### Dataset section ###
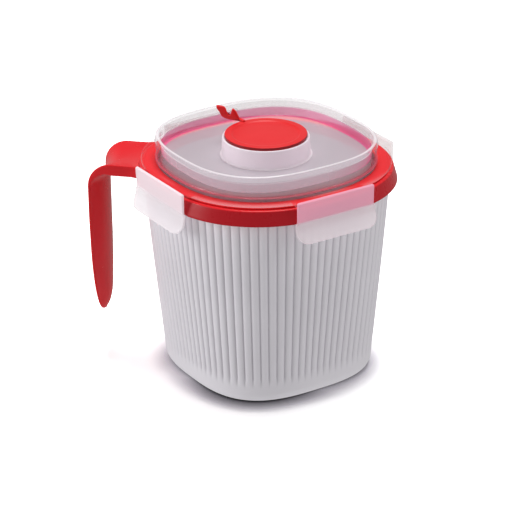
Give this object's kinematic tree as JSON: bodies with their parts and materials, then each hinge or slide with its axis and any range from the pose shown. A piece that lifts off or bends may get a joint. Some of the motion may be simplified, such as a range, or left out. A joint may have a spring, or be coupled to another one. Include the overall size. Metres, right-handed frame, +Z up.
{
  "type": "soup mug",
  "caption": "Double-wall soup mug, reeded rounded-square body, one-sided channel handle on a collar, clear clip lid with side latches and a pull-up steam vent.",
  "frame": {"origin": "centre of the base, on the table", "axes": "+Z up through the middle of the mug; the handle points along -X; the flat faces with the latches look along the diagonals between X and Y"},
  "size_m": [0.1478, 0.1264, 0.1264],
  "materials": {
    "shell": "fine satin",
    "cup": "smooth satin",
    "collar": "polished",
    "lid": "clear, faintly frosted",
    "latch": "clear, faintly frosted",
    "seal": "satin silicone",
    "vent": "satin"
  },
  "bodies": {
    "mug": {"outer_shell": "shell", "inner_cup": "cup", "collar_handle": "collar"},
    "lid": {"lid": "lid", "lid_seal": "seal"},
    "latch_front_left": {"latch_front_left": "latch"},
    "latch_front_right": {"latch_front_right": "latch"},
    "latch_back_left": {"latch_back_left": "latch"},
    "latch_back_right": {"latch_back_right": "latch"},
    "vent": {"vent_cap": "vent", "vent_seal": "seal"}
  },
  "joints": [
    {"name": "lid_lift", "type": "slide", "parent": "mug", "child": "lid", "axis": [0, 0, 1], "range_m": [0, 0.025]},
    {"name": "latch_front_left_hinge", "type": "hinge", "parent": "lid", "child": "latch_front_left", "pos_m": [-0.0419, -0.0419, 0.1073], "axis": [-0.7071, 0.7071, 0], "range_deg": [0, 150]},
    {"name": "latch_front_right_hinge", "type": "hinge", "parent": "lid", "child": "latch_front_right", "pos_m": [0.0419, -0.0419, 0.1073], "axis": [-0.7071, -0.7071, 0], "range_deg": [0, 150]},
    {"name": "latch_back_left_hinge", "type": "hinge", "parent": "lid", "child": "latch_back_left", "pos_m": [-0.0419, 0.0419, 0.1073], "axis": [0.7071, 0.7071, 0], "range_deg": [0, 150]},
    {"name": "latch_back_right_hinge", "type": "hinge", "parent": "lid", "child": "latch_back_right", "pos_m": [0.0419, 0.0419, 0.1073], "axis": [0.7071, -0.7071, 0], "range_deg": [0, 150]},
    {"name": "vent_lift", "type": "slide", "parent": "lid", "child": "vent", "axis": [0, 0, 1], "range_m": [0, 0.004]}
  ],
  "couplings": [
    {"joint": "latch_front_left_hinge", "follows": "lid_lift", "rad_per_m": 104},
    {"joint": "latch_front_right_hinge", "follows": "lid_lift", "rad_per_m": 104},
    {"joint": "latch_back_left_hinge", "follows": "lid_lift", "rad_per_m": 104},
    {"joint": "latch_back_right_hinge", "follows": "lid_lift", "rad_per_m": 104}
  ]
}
###
Make an exact copy of every line in the data.

» Finished task
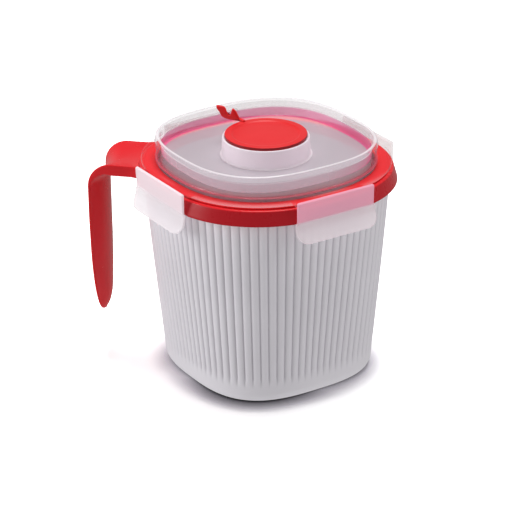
Give this object's kinematic tree as JSON: bodies with their parts and materials, then each hinge or slide with its axis and any range from the pose shown. A piece that lifts off or bends may get a joint. Some of the motion may be simplified, such as a range, or left out. A joint may have a spring, or be coupled to another one. Include the overall size. Metres, right-handed frame, +Z up.
{
  "type": "soup mug",
  "caption": "Double-wall soup mug, reeded rounded-square body, one-sided channel handle on a collar, clear clip lid with side latches and a pull-up steam vent.",
  "frame": {"origin": "centre of the base, on the table", "axes": "+Z up through the middle of the mug; the handle points along -X; the flat faces with the latches look along the diagonals between X and Y"},
  "size_m": [0.1478, 0.1264, 0.1264],
  "materials": {
    "shell": "fine satin",
    "cup": "smooth satin",
    "collar": "polished",
    "lid": "clear, faintly frosted",
    "latch": "clear, faintly frosted",
    "seal": "satin silicone",
    "vent": "satin"
  },
  "bodies": {
    "mug": {"outer_shell": "shell", "inner_cup": "cup", "collar_handle": "collar"},
    "lid": {"lid": "lid", "lid_seal": "seal"},
    "latch_front_left": {"latch_front_left": "latch"},
    "latch_front_right": {"latch_front_right": "latch"},
    "latch_back_left": {"latch_back_left": "latch"},
    "latch_back_right": {"latch_back_right": "latch"},
    "vent": {"vent_cap": "vent", "vent_seal": "seal"}
  },
  "joints": [
    {"name": "lid_lift", "type": "slide", "parent": "mug", "child": "lid", "axis": [0, 0, 1], "range_m": [0, 0.025]},
    {"name": "latch_front_left_hinge", "type": "hinge", "parent": "lid", "child": "latch_front_left", "pos_m": [-0.0419, -0.0419, 0.1073], "axis": [-0.7071, 0.7071, 0], "range_deg": [0, 150]},
    {"name": "latch_front_right_hinge", "type": "hinge", "parent": "lid", "child": "latch_front_right", "pos_m": [0.0419, -0.0419, 0.1073], "axis": [-0.7071, -0.7071, 0], "range_deg": [0, 150]},
    {"name": "latch_back_left_hinge", "type": "hinge", "parent": "lid", "child": "latch_back_left", "pos_m": [-0.0419, 0.0419, 0.1073], "axis": [0.7071, 0.7071, 0], "range_deg": [0, 150]},
    {"name": "latch_back_right_hinge", "type": "hinge", "parent": "lid", "child": "latch_back_right", "pos_m": [0.0419, 0.0419, 0.1073], "axis": [0.7071, -0.7071, 0], "range_deg": [0, 150]},
    {"name": "vent_lift", "type": "slide", "parent": "lid", "child": "vent", "axis": [0, 0, 1], "range_m": [0, 0.004]}
  ],
  "couplings": [
    {"joint": "latch_front_left_hinge", "follows": "lid_lift", "rad_per_m": 104},
    {"joint": "latch_front_right_hinge", "follows": "lid_lift", "rad_per_m": 104},
    {"joint": "latch_back_left_hinge", "follows": "lid_lift", "rad_per_m": 104},
    {"joint": "latch_back_right_hinge", "follows": "lid_lift", "rad_per_m": 104}
  ]
}